Tout l’art de l’immense Tove JANSSON est réuni dans ce splendide Voyages sans bagages, recueil de nouvelles douces-amères où il n’est pas tant question de voyages au sens géographique que d’incursions intérieures, d’exploration des relations, de dérives un peu étranges dans un quotidien aux bornes soudainement repoussées.
"Août est arrivé avec ses nuits noires. Quand le coucher du soleil allumait sa lumière rouge entre les troncs, nous courions vers la maison, car nous ne voulions pas voir l'obscurité arriver."
Tout l’art de Tove JANSSON car on y rencontre une candeur de ton qui côtoie une douce acidité dans le fond, que les grands espaces du golfe de Finlande s’y déploient avec une amplitude qui s’oppose à l’exiguïté émotionnelle rencontrée par ses personnages, que l’ensemble est habité par une telle qualité de détail et d’attention que l’on se retrouve accroché de tout notre cœur aux bords du cadre tressé par l’autrice.
Dans les nouvelles de Voyages sans bagages, Tove JANSSON aborde pêle-mêle la vieillesse, la superficialité des relations mondaines, la fragilité du monde, la normalité morne et admise face à la folie de vivre passionnément reléguée en bordure.

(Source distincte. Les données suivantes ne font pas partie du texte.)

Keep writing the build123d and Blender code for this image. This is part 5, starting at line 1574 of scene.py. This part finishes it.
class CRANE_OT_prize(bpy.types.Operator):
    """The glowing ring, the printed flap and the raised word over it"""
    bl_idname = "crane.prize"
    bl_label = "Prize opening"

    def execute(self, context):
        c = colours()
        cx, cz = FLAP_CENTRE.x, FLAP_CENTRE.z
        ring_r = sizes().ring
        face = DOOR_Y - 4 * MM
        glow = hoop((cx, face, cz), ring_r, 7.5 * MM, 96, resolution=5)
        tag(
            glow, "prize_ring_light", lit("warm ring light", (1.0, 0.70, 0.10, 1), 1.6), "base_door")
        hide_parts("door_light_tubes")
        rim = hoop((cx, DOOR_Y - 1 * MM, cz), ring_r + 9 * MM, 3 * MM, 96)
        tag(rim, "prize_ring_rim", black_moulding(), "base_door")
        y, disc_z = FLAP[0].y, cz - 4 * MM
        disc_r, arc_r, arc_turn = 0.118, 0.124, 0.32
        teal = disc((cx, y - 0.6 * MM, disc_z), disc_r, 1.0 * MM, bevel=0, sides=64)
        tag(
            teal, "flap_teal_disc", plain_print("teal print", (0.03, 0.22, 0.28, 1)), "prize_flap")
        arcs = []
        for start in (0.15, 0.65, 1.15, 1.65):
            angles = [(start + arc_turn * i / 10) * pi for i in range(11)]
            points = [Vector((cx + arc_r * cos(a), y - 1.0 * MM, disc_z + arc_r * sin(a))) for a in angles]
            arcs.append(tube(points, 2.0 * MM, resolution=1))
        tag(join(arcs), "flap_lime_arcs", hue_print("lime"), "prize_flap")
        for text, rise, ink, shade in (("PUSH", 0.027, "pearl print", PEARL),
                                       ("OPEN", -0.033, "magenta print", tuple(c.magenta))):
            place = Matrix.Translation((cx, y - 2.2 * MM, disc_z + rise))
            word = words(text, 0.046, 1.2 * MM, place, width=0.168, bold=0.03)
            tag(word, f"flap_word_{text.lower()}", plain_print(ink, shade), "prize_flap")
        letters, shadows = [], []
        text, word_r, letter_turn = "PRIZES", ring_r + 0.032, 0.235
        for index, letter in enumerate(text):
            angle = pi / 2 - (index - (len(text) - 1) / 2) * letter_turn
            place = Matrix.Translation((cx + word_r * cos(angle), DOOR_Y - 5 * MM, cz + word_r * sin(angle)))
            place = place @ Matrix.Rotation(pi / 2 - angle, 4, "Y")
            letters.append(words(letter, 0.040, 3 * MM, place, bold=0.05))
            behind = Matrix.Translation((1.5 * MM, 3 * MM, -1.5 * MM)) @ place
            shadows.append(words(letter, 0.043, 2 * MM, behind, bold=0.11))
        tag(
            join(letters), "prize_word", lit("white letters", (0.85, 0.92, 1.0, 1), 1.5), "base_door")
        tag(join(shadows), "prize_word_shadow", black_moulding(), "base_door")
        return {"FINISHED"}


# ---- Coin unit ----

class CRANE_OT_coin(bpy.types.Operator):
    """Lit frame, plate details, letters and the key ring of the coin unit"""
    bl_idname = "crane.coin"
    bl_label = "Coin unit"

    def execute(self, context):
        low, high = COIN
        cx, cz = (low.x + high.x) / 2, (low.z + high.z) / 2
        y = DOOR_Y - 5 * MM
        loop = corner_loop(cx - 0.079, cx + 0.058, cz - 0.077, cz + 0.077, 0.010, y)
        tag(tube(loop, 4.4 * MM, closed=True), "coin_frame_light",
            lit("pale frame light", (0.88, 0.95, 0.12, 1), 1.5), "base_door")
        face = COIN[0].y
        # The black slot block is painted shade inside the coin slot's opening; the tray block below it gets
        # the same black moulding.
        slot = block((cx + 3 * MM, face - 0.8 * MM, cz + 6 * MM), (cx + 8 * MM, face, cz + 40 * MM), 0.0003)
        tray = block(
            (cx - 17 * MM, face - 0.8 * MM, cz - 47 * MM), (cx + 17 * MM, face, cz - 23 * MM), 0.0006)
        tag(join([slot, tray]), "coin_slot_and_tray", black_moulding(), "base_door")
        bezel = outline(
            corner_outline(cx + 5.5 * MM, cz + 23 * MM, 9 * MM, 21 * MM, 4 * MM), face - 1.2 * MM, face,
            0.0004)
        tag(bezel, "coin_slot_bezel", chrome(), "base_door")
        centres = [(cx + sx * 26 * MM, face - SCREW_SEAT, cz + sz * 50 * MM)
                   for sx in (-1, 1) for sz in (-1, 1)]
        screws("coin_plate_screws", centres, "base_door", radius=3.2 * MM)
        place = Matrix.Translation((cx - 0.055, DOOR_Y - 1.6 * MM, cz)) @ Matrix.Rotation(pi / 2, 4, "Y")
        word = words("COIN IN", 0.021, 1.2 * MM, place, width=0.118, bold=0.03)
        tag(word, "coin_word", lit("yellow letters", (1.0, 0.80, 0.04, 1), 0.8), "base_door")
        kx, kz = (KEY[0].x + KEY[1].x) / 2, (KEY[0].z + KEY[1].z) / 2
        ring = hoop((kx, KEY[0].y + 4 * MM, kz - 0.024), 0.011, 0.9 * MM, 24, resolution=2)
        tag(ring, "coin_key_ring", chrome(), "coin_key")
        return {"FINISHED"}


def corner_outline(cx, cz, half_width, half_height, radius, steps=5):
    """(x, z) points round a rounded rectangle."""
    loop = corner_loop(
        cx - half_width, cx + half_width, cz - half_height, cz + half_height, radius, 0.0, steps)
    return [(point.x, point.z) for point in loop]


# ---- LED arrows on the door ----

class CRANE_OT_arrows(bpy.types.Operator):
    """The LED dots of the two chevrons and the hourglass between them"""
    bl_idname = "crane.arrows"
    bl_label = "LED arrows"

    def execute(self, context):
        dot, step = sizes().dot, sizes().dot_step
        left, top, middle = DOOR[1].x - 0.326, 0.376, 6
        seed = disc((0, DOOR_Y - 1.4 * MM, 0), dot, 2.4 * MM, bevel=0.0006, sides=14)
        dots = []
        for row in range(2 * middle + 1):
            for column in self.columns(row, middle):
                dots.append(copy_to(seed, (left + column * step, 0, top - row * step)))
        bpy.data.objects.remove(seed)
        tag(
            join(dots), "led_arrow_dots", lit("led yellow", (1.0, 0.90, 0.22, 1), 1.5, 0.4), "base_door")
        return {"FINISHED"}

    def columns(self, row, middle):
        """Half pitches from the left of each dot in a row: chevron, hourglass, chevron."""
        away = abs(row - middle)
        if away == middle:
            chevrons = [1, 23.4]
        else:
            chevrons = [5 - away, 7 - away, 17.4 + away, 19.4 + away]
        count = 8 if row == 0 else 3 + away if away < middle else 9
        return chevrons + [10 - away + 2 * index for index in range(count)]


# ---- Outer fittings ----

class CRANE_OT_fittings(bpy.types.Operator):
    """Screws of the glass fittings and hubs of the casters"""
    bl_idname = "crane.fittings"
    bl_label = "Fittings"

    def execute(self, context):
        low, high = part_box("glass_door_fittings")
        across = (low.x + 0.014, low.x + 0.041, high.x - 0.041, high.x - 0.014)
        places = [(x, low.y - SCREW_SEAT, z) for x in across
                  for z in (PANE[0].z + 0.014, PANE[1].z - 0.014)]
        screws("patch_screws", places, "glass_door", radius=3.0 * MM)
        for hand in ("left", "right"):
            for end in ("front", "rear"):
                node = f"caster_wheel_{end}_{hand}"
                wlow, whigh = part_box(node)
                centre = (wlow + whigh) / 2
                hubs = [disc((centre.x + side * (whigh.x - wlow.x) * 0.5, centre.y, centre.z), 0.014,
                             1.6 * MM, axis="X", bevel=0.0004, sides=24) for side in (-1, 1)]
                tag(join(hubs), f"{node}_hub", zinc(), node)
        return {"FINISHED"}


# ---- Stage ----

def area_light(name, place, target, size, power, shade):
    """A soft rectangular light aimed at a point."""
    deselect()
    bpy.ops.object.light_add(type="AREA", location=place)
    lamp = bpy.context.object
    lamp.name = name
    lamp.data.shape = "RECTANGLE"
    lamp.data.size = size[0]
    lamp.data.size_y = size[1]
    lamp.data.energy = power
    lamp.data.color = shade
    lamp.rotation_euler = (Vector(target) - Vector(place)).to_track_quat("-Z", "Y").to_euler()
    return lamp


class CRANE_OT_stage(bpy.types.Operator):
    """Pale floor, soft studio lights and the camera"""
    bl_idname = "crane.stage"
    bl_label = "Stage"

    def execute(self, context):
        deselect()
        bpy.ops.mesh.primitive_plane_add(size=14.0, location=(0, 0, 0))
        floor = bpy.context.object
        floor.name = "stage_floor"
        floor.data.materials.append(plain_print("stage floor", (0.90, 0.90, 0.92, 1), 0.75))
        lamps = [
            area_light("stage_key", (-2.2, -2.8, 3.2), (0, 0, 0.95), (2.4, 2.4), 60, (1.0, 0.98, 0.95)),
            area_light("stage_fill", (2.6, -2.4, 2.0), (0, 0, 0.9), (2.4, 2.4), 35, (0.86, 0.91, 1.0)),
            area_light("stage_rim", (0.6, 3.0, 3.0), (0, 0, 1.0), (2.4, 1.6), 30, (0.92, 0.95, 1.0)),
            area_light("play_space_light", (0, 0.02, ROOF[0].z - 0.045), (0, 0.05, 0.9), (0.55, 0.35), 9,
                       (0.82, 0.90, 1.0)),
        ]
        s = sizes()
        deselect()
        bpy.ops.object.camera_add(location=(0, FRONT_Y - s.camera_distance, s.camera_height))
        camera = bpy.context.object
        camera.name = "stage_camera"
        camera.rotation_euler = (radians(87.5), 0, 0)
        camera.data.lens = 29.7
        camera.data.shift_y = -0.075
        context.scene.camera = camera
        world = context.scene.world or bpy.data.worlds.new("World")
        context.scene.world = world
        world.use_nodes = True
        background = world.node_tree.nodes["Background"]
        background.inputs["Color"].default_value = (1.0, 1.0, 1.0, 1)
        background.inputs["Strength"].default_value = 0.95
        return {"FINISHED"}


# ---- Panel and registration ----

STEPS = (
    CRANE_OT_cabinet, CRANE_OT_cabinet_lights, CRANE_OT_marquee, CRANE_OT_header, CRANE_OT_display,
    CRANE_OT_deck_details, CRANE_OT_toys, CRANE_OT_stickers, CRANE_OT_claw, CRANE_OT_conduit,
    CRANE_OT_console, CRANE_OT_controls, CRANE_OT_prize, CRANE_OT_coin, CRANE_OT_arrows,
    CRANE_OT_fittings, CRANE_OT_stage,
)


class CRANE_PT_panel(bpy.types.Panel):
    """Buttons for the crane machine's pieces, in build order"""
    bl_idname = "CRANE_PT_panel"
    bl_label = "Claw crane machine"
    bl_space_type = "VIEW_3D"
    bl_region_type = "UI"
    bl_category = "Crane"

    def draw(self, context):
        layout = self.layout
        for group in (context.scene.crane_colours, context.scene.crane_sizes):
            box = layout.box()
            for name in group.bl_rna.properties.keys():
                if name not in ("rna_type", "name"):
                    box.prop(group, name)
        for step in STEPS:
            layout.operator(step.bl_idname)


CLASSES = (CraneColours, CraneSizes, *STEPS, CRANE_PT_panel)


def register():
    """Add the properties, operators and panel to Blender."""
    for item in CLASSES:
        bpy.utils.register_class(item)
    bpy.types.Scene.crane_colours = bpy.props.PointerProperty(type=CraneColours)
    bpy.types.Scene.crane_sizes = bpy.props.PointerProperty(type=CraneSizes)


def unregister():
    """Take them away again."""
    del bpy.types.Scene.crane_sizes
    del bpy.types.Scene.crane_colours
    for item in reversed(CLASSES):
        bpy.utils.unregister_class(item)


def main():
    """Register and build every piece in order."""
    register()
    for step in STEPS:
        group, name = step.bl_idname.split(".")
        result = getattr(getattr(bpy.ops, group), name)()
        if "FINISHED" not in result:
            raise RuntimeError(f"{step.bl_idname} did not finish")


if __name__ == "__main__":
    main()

"Attendez, ne dites rien, je comprends que pour quelqu'un comme vous il est difficile de dire non, mais vous n'avez aucune idée, aucune de vous n'a la moindre idée, vous coupez vos boissons et vos sentiments avec de l'eau. Vous ne comprenez pas une seule idée non diluée."
Mais plus que tout elle fait se rencontrer des rapports au monde différents, des perceptions qui se déphasent, parfois jusqu’à la lutte, mais qui peuvent cohabiter, échanger, se nourrir l’une de l’autre. Entre simplicité pleine de sagesse et recherche de symbolisme acharnée, l’écriture fait des va-et-vient, ne se satisfait ni de l’une ni de l’autre, mais laisse plutôt, à l’instar des méduses qui relâchent derrière elles de longues traines, des filaments de pensées qui agissent comme de petites piqures.

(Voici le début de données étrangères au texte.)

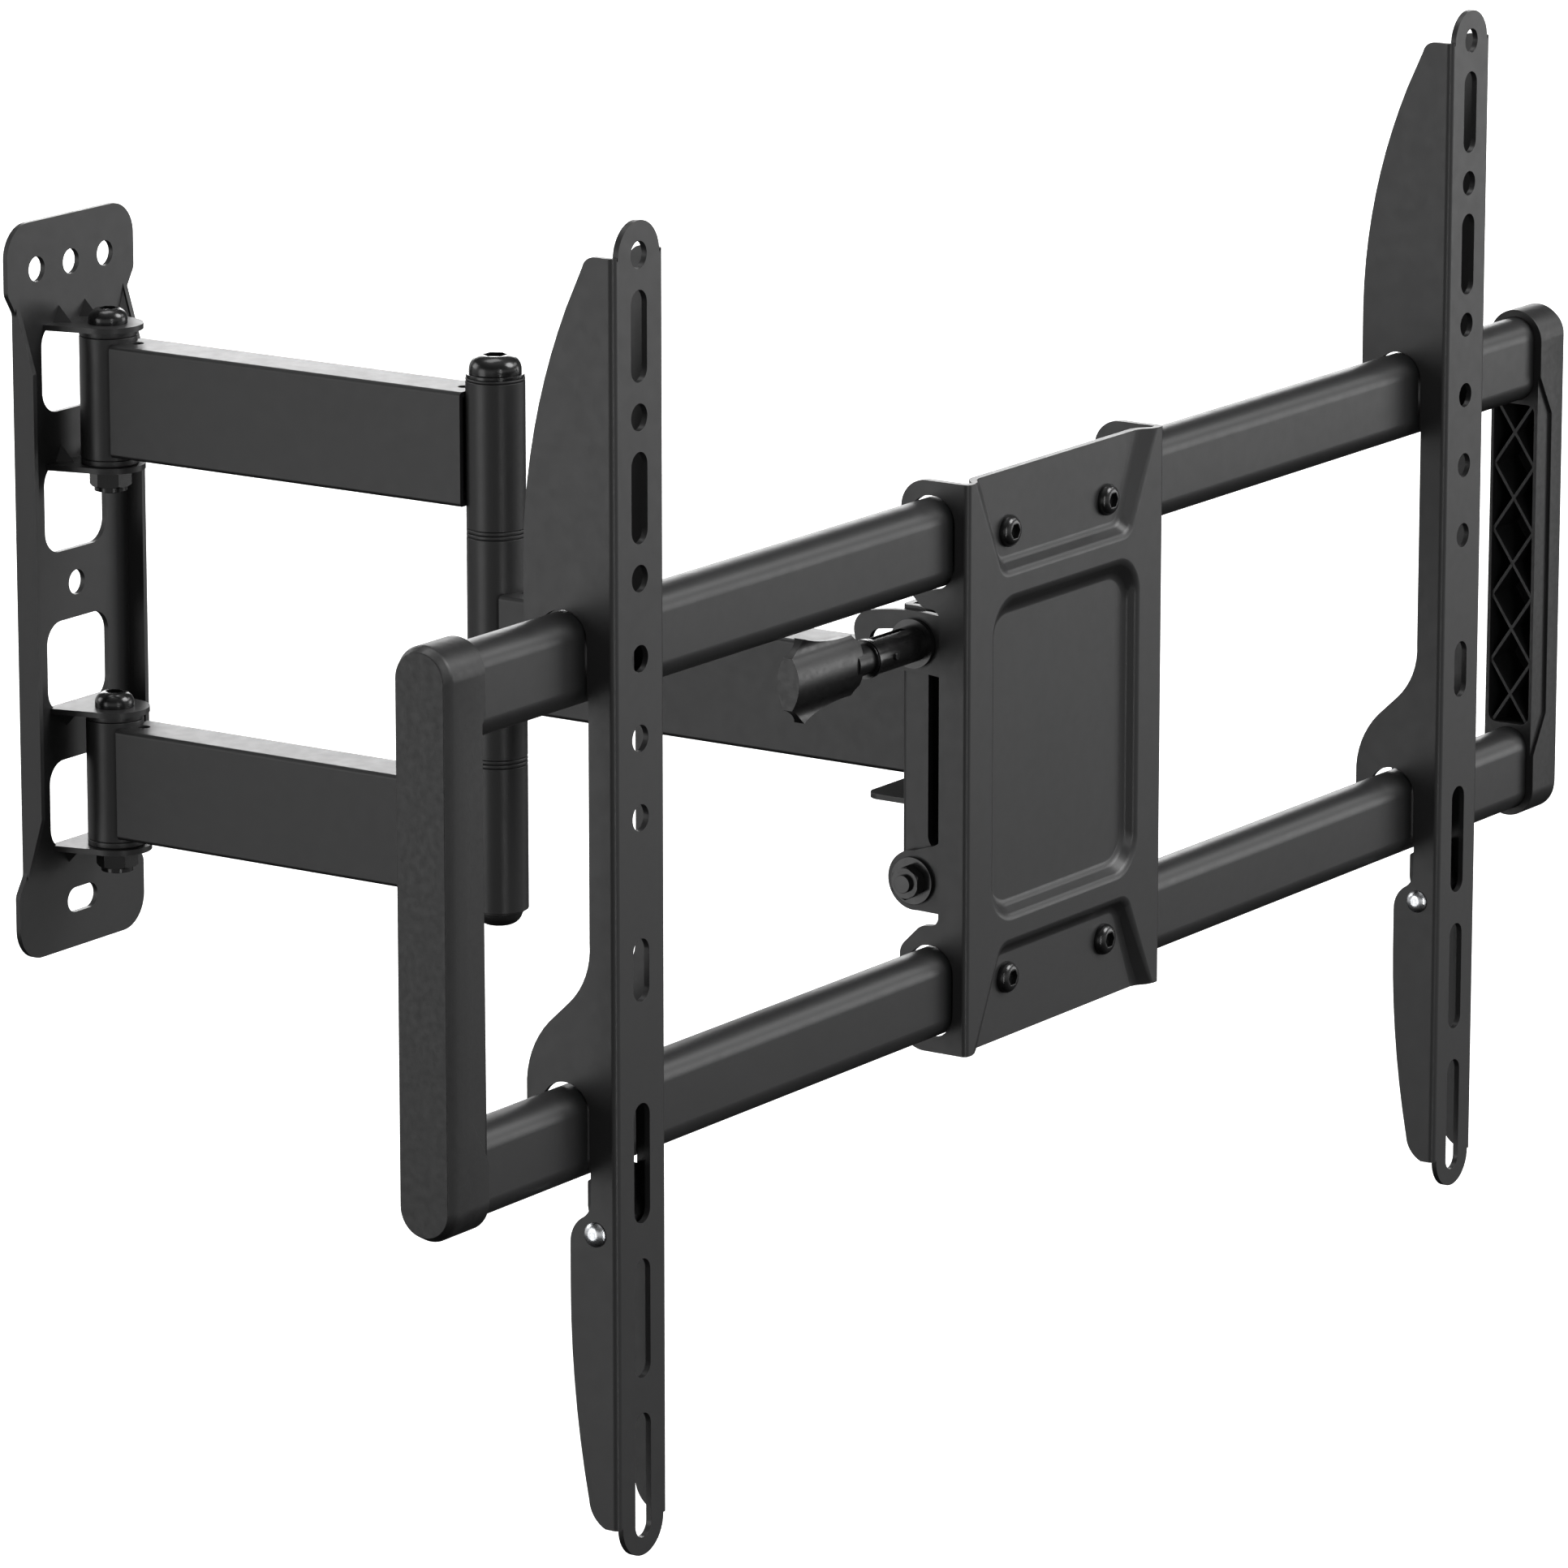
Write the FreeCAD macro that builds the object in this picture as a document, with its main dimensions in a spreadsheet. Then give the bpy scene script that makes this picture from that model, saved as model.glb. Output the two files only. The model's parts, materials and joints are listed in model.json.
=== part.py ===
"""Full motion wall mount for a flat screen, built as the pieces it is assembled from.

Frame: millimetres, X to the viewer's right, Y towards the wall, Z up. The wall is the plane Y = 0
and the origin is the middle of the wall plate's back face. The arms are straight out.
"""
import FreeCAD, Part
import math
import os
import re
from FreeCAD import Placement, Rotation, Vector

DIMENSIONS = {
    # wall plate, half sizes from its own middle
    "wall_sheet": 2, "wall_half_width": 35.5, "wall_half_height": 132.4, "wall_corner": 12,
    "waist_half_width": 31.2, "waist_low": 101, "waist_high": 108,
    "wall_flange_depth": 9, "wall_flange_full": 80, "wall_flange_reach": 103,
    "ramp_half_width": 24, "ramp_level": 86, "ramp_foot": 74,
    "wall_hole_radius": 4.5, "wall_hole_height": 115.3, "wall_hole_pitch": 19.2, "wall_slot_half": 4,
    "window_half_width": 17.4, "window_corner": 8, "outer_window_low": 63, "inner_window_low": 12.5,
    "outer_lug_top": 95, "inner_lug_top": 45, "lug_radius": 12.5, "lug_root_half": 16.9,
    "dart_leg": 5.8, "dart_half_width": 3.3, "dart_place": 7.4,
    # hinge axes, distance from the wall
    "wall_axis": 18, "elbow_axis": 185.5, "head_axis": 371.5,
    # barrels, bushes and arm tubes
    "barrel_radius": 10.3, "barrel_bore": 7.3, "bush_depth": 12, "running_fit": 0.05,
    "wall_barrel_low": 47.2, "wall_barrel_high": 90.8, "wall_bush_flange": 2.2,
    "elbow_barrel_low": 41.5, "elbow_barrel_high": 92.9, "elbow_bush_flange": 1.45,
    "elbow_bush_top": 1.1, "forearm_barrel_half": 38.6,
    "arm_level": 69, "arm_height": 40, "arm_width": 20, "arm_wall": 2, "arm_corner": 1.5,
    "arm_setback": 7.9,
    "head_barrel_half": 20, "head_bush_flange": 2.6, "head_bush_depth": 8,
    "vent_radius": 2.2, "vent_inset": 13,
    # fasteners
    "wall_pin": 4, "wall_bolt_head": 7, "wall_bolt_rise": 5.4, "wall_bolt_reach": 60.5, "wall_key": 2.9,
    "wall_nut_flats": 13, "wall_nut_height": 6.2, "wall_nut_collar": 1.6, "wall_nut_collar_radius": 5.8,
    "elbow_pin": 5, "elbow_bolt_head": 9.1, "elbow_bolt_rise": 6.4, "elbow_key": 3.5,
    "elbow_washer_radius": 10.1, "elbow_washer_height": 1.2, "cap_nut_radius": 8.25, "cap_nut_rim": 1,
    "cap_nut_rise": 4.6,
    "head_washer_radius": 9.5, "head_washer_height": 1.5, "head_nut_flats": 16, "head_nut_height": 8,
    # swivel head
    "head_sheet": 2.5, "head_half_width": 54.7, "head_half_height": 49.5, "head_web_back": 387.5,
    "head_top_tab": 399.1, "head_bottom_tab": 404.5, "head_notch_back": 397.9,
    "head_notch_low": 31.6, "head_notch_high": 28.4, "head_notch_corner": 5,
    "yoke_sheet": 2, "yoke_half_width": 30, "yoke_end": 356.7, "yoke_corner": 5,
    "tilt_axis": 394.2, "tilt_drop": 41.7, "lock_rise": 37.8,
    "stud_radius": 3, "stud_head": 3.8, "stud_head_height": 1.5, "stud_tail": 7.2,
    "tilt_washer_radius": 8, "tilt_washer_height": 1.6, "tilt_nut_flats": 10, "tilt_nut_height": 4,
    # tilt bracket
    "tilt_sheet": 2.5, "tilt_half_width": 57.5, "tilt_web_front": 410, "tilt_edge": 406,
    "ear_inner": 69.8, "ear_outer": 90, "ear_angle": 16.4, "ear_corner": 7,
    "slot_radius": 79.5, "slot_half_width": 4.1, "slot_rear": 9.7, "slot_front": 2.2,
    "pivot_lug_radius": 10, "tilt_foot": 52,
    # lock knob
    "shoulder_radius": 3.9, "collar_radius": 8.2, "collar_height": 2, "sleeve_radius": 6,
    "sleeve_end": 87.5, "sleeve_slot": 2.4, "sleeve_ring_radius": 6.5, "sleeve_ring_place": 85.7,
    "sleeve_ring_width": 1.4, "cross_pin_radius": 1.2, "cross_pin_place": 77.5,
    "neck_radius": 5, "grip_start": 93.5, "grip_end": 131, "hub_half_depth": 4.3, "hub_half_height": 8.6,
    "wing_half_depth": 2, "wing_waist_depth": 1.2, "wing_start": 96.5, "wing_end": 124.5,
    "wing_tip": 13.8, "wing_root": 10,
    # screen side, depths from the uprights' faces and heights from the middle of the rails
    "screen_face": 421.5, "middle_drop": 2.6,
    "plate_sheet": 2.5, "plate_half_width": 60, "plate_half_height": 95.4, "plate_front": 5,
    "plate_corner": 9.5, "plate_back": 31, "plate_edge": 16.1, "recess_depth": 4,
    "centre_half_width": 44, "centre_low": 53.4, "centre_high": 53.7, "centre_corner": 12,
    "centre_floor_half_width": 41.5, "centre_floor_low": 49.9, "centre_floor_high": 48.9,
    "end_mouth": 54.6, "end_neck": 38.6, "end_level": 62.2, "end_corner": 6,
    "end_floor_mouth": 49.2, "end_floor_neck": 36.2, "end_floor_level": 65.6,
    "rail_level": 75, "rail_depth": 19, "rail_radius": 7.5, "rail_straight_half": 7.5, "rail_wall": 1.5,
    "rail_half_length": 336, "rail_hole_radius": 9.1, "rail_hole_straight_half": 6.5,
    "rail_hole_depth": 19.4, "screw_spread": 30, "screw_radius": 3, "screw_head": 5.35,
    "screw_rise": 3, "screw_reach": 12, "screw_key": 2.3, "insert_radius": 4.4, "insert_length": 8,
    # end caps
    "cap_inner": 320.7, "cap_outer": 340, "cap_radius": 10.6, "cap_straight_half": 82,
    "cap_bevel": 1.7, "cap_bevel_run": 3.3, "cap_floor": 2.5, "cap_cavity_radius": 8.1,
    "cap_cavity_half": 58.5, "cap_rib": 1.3, "cap_rib_pitch": 24, "cap_rib_setback": 1,
    "waist_depth": 1.2, "waist_run": 8.6, "waist_half": 55, "waist_reach": 69.5,
    # uprights
    "upright_place": 252, "upright_sheet": 2, "upright_half_width": 13.5, "upright_bend": 2.2,
    "upright_top": 200.5, "upright_foot": 201, "tab_radius": 11, "vesa_radius": 4.25,
    # latches
    "rivet_depth": 8.3, "rivet_level": 106, "rivet_pin": 2.5, "rivet_head": 4, "rivet_rise": 1.8,
    "latch_hub": 4.2, "latch_half_width": 10.8, "latch_back": 13.2, "latch_front": 7.6, "latch_top": 88.6,
}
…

"Ils auraient au moins dû apporter la radio, mais ils avaient décidé de vivre enfin dans un long silence béni, oui, c'était ce qu'ils avaient prévu. Vers le soir, un épais brouillard arriva de la mer et apporta un silence encore plus profond. D'un coup, l'île était irréelle, diminuée, leurs quatre fenêtres aveuglées par un épais coton blanc. Tous les oiseaux semblaient avoir disparu."
L’étrangeté agit dans ces récits comme une secousse dans les fondations sociales, un éclatement est incorporé, qui produit une ombre, une forme d’inquiétude, dont l’amour du monde, les liens humains peuvent venir à bout.
"Dehors, l'obscurité s'installait. "Les autres" s'étaient rapprochés. Très lentement, Kristian et Emily allèrent à leur rencontre."
Tove JANSSON, l’air de rien, et avec une poésie infinie, sème un univers de nuances, de teintes subtiles, elle creuse dans des entrailles desquelles elle tire toute l’épaisse humeur, en en faisant un nuage limpide et léger.
" - Que fait-on d'une telle chose ?
- Laisse-le fleurir, a proposé Keke. [...] N'est-ce pas qu'on doit le laisser fleurir et juste l'admirer. C'est une façon de vivre. Essayer de le recréer en est une autre. Voilà toute l'histoire."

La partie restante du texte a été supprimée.